Alibaba Leads China Stocks to Slump as Covid Fears Return, Risking Economic Rebound

marketwatch2023-05-25

Alibaba is a Chinese e-commerce giant highly sensitive to consumer spending.

Qilai Shen/Bloomberg

Chinese stocks have slumped this week amid fears of a new wave of Covid-19 cases, which would risk growth in the world’s second-largest economy and test the decision to reopen the country after lockdowns induced a slowdown last year.

China faces a Covid-19 variant that has fueled many new cases across the country since late last month, with expectations that infections will continue to rise, Bloomberg reported on Monday, citing local media reports of remarks from a senior health advisor. Expectations are for 40 million infections a week by the end of May, before a peak of 65 million infections a week in June, with authorities scrambling to prepare vaccines to counter the wave, according to the reports.

It would be China’s biggest Covid-19 wave yet, according to World Health Organization data, with the peak of infections during the week of Dec. 19—after the government moved to reopen the country—topping out just above 41 million cases.

A return to lockdowns would be a blow to Chinese stocks—and the global economic picture—after severe restrictions throughout last year weighed heavily on growth.

Shares in Alibaba (ticker: BABA), a Chinese e-commerce giant highly sensitive to consumer spending, shed nearly 1% in U.S. premarket trading on Thursday, having already declined 10.5% over the five days to Wednesday’s close.
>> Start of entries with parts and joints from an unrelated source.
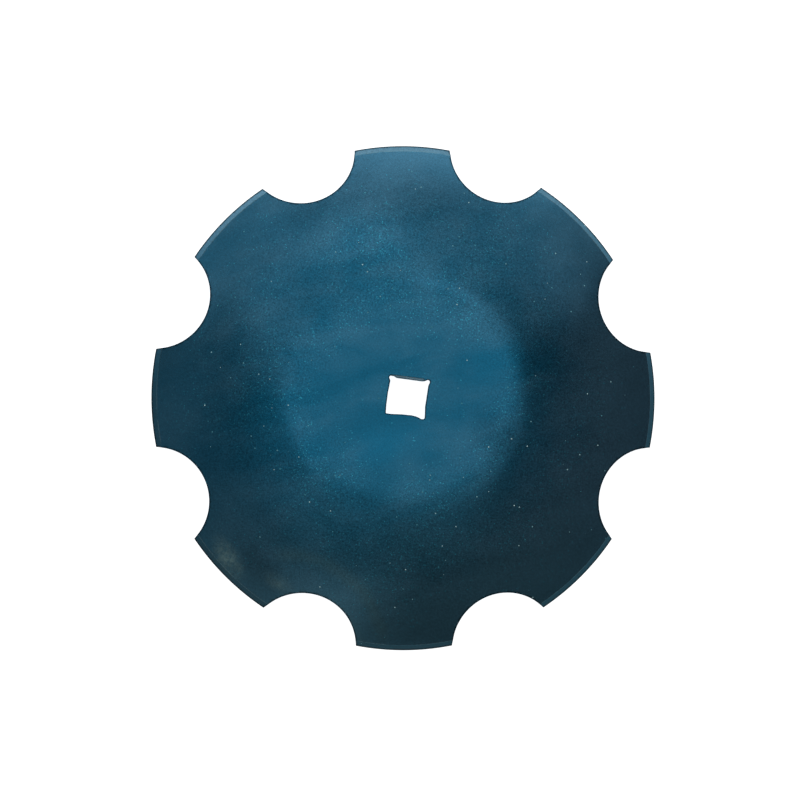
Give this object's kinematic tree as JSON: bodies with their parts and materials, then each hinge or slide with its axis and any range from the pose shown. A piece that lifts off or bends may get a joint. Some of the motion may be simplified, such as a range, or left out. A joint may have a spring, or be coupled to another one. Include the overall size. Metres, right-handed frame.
{
  "type": "harrow disc blade",
  "caption": "Dished disc harrow blade with a flat centre, a scalloped rim of round notches, bevelled tooth edges and a square axle hole.",
  "frame": {"origin": "on the axle's centreline, in the plane of the tooth edges that the blade lies on", "axes": "+Z along the axle, out of the convex face; +X and +Y along the sides of the square hole"},
  "size_m": [0.5599, 0.5599, 0.056],
  "materials": {
    "lacquered_steel": "glossy dark blue-green transparent lacquer over dark hardened plate steel, with light cloudiness, dust nibs and faint handling marks"
  },
  "bodies": {
    "root": {"disc_blade": "lacquered_steel"}
  },
  "joints": []
}
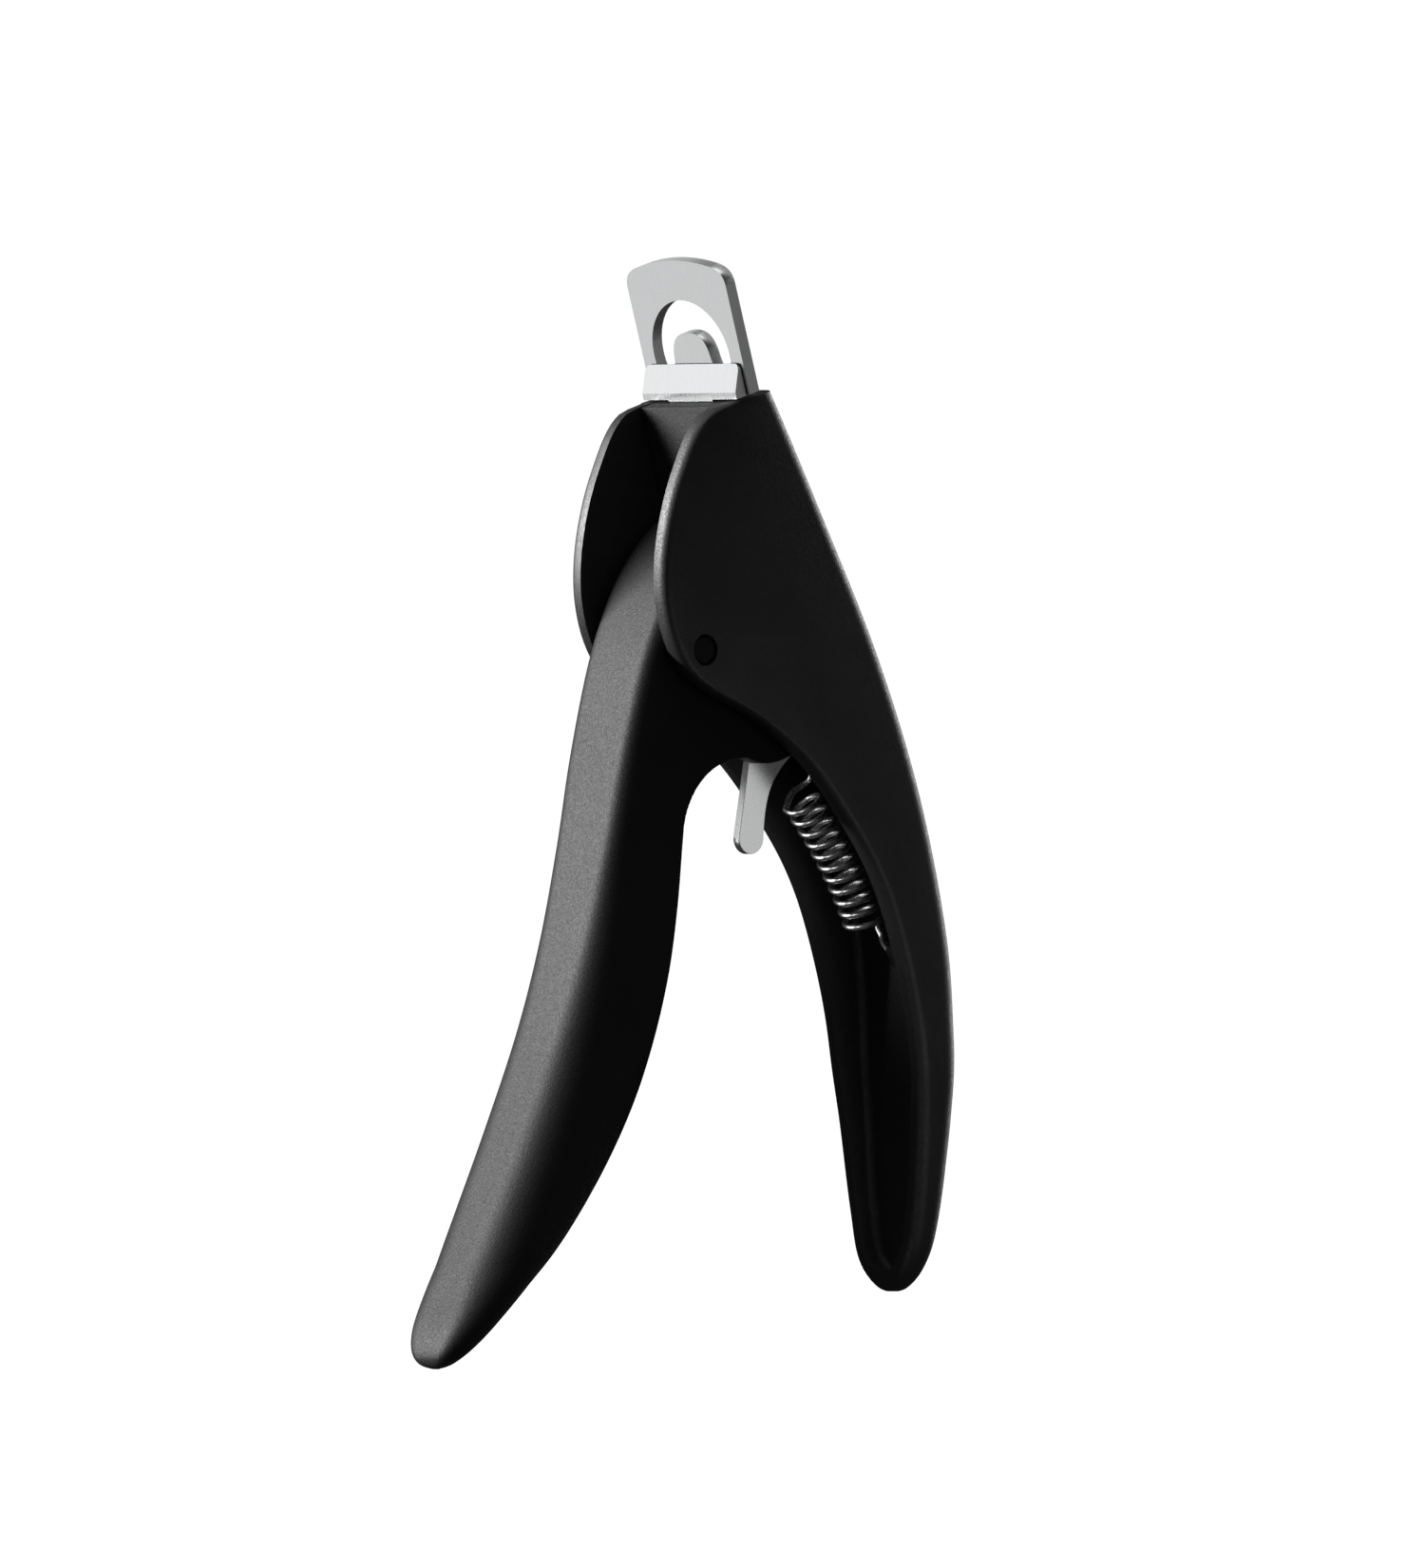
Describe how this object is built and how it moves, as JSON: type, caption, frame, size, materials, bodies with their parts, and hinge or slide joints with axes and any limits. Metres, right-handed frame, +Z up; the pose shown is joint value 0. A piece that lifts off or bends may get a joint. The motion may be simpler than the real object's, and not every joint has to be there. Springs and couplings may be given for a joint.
{
  "type": "pet nail trimmer",
  "caption": "Lever-driven nail trimmer: squeezing the lever against the channelled body slides a straight blade up an arched steel plate; coil return spring and lock latch.",
  "frame": {"origin": "on the ground plane under both handle tips, at the middle of the overall box in X and Y", "axes": "+Z up from the handle tips to the cutting head, +X from the lever towards the body's spine, Y through the thickness along the pivot's axis"},
  "size_m": [0.09, 0.0196, 0.1398],
  "materials": {
    "black_plastic": "fine moulded grain, satin",
    "brushed_steel": "brushed, with a ground cutting bevel",
    "spring_steel": "bright drawn wire",
    "blackened_steel": "black oxide",
    "turned_steel": "turned, plain",
    "bronze": "sintered, oiled"
  },
  "bodies": {
    "body": {"body_shell": "black_plastic", "guide_cover": "black_plastic", "cover_screw_near": "blackened_steel", "cover_screw_far": "blackened_steel", "fixed_plate": "brushed_steel", "plate_screw_lower": "turned_steel", "plate_screw_upper": "turned_steel", "pivot_barrel": "blackened_steel", "pivot_screw": "blackened_steel", "return_spring": "spring_steel"},
    "lever": {"lever_handle": "black_plastic", "pivot_bush": "bronze", "spring_pin": "turned_steel", "latch_pin": "turned_steel", "latch_spacer": "black_plastic"},
    "latch": {"lock_latch": "brushed_steel"},
    "blade": {"moving_blade": "brushed_steel", "blade_carrier": "turned_steel", "blade_rivet_near": "turned_steel", "blade_rivet_far": "turned_steel", "drive_pin": "turned_steel"}
  },
  "joints": [
    {"name": "lever_pivot", "type": "hinge", "parent": "body", "child": "lever", "pos_m": [0.00577, 0, 0.08897], "axis": [0, -1, 0], "range_deg": [0, 27], "stiffness_Nm_per_rad": 0.3, "springref_deg": -20.05, "deforming": ["return_spring"]},
    {"name": "blade_slide", "type": "slide", "parent": "body", "child": "blade", "axis": [-0.1719, 0, 0.9851], "range_m": [0, 0.0092]},
    {"name": "latch_swing", "type": "hinge", "parent": "lever", "child": "latch", "pos_m": [0.02153, 0, 0.07752], "axis": [0, -1, 0], "range_deg": [0, 20]}
  ],
  "couplings": [
    {"joint": "blade_slide", "follows": "lever_pivot", "m_per_rad": 0.01952}
  ]
}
JD.com (JD), another e-commerce group, saw its stock drop 1.5% in the premarket, extending declines after an 8.5% slide in the five days to Wednesday’s close.
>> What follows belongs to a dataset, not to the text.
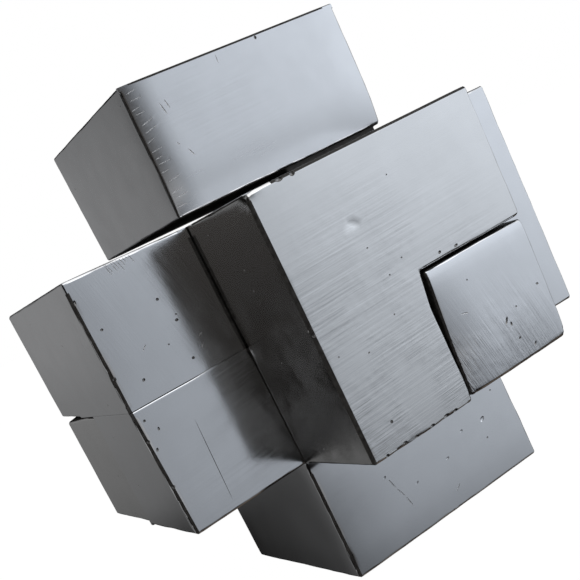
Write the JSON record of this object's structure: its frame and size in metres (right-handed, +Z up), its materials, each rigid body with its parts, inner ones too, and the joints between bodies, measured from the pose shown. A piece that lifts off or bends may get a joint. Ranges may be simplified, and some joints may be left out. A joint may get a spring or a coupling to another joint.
{
  "type": "metal burr puzzle",
  "caption": "Metal burr puzzle shaped like a three-dimensional cross: notched square-bar pieces locked through the middle, with the loose ones free to slide out.",
  "frame": {"origin": "centre of the footprint, on the end face of the bottom arm", "axes": "+Z up along the top arm, -Y towards the front arm, +X towards the right arm"},
  "size_m": [0.0834, 0.0822, 0.0839],
  "materials": {
    "foot_block": "sanded and pitted, worn satin",
    "cross_beam": "sanded and pitted, worn satin",
    "front_elbow": "coarse sanding lines, worn satin",
    "front_key": "coarse sanding lines, worn satin",
    "top_cap": "fine sanding lines, worn satin",
    "side_plug": "sanded, worn satin"
  },
  "bodies": {
    "base": {"foot_block": "foot_block", "cross_beam": "cross_beam"},
    "key": {"front_key": "front_key"},
    "elbow": {"front_elbow": "front_elbow"},
    "cap": {"top_cap": "top_cap"},
    "plug": {"side_plug": "side_plug"}
  },
  "joints": [
    {"name": "key_slide", "type": "slide", "parent": "base", "child": "key", "axis": [0, -1, 0], "range_m": [0, 0.042]},
    {"name": "elbow_slide", "type": "slide", "parent": "base", "child": "elbow", "axis": [0, -1, 0], "range_m": [0, 0.022]},
    {"name": "cap_lift", "type": "slide", "parent": "base", "child": "cap", "axis": [0, 0, 1], "range_m": [0, 0.022]},
    {"name": "plug_slide", "type": "slide", "parent": "base", "child": "plug", "axis": [-1, 0, 0], "range_m": [0, 0.042]}
  ]
}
Hong Kong’s Hang Seng Index tumbled 1.9%, seeing its third straight day of declines and its worst three-day losing streak in more than two months.

The yuan, too, has weakened, losing 0.1% on Thursday to bring declines across the last month to near 2.1%.

“The yuan, along with weakness in industrial metals, have been signaling continuing vulnerability in the Chinese economy,” said Quincy Krosby, the chief global strategist for LPL Financial. “Now authorities are facing a deeper slowdown as expectations rise for another significant outbreak of Covid … without a sustainable blueprint underpinned by fiscal stimulus measures, economic growth could be thwarted by the country’s underlying problems.”